From what I've been reading it appears that's the case. The lack of bayonet lug, rear sight close to the receiver (6mm away), and brass buttplate all point to a conversion of a chamber-loader rifle.
 
I've been getting a little help identifying which model this is on some swedish gun boards. Appears to be a 1864-68 model - a conversion of a muzzleloader or chamber loader to a cartridge firearm. Kind of like the original trapdoors - the stock and barrel are from the original muzzle loader, and attached to a new receiver. The barrel is marked 1866 on the bottom (would be hidden by the wood) which was one of the last years they made the chamber loaders. Looks like I was trying to get a plain jane shooter and ended up with a weird variant.
 
Hi Killer,

I picked up one of these late summer and have being having a great time with it. Take the time to do a chamber cast, before getting brass. I did my chamber with candle wax melted in a can set in a pot of water, a patch shoved in to block the barrel, and "Pam" cooking spray as a release agent.
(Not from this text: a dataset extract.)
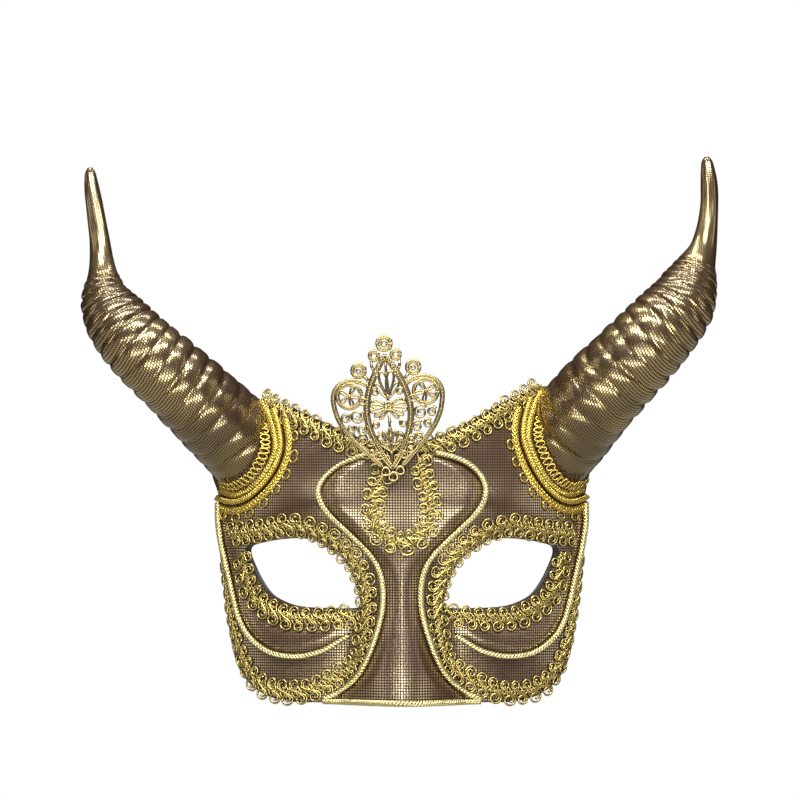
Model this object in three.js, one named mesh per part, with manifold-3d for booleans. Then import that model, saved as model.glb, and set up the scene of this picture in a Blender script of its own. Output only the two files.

Took less than 10 minute. Unfortunately I did this after I laboriously made 40 cases from 348. Looks like my chamber will take about a 1.9 inch long cartridge rather than the 1.45 mine are cut to. Arghh. BTW 348 brass is (was?) available at wholesale sports when I ordered it a couple of months ago. I can safely say getting my swedish rolling block going has been one of my funnest shooting activities (and all shooting activities are fun!)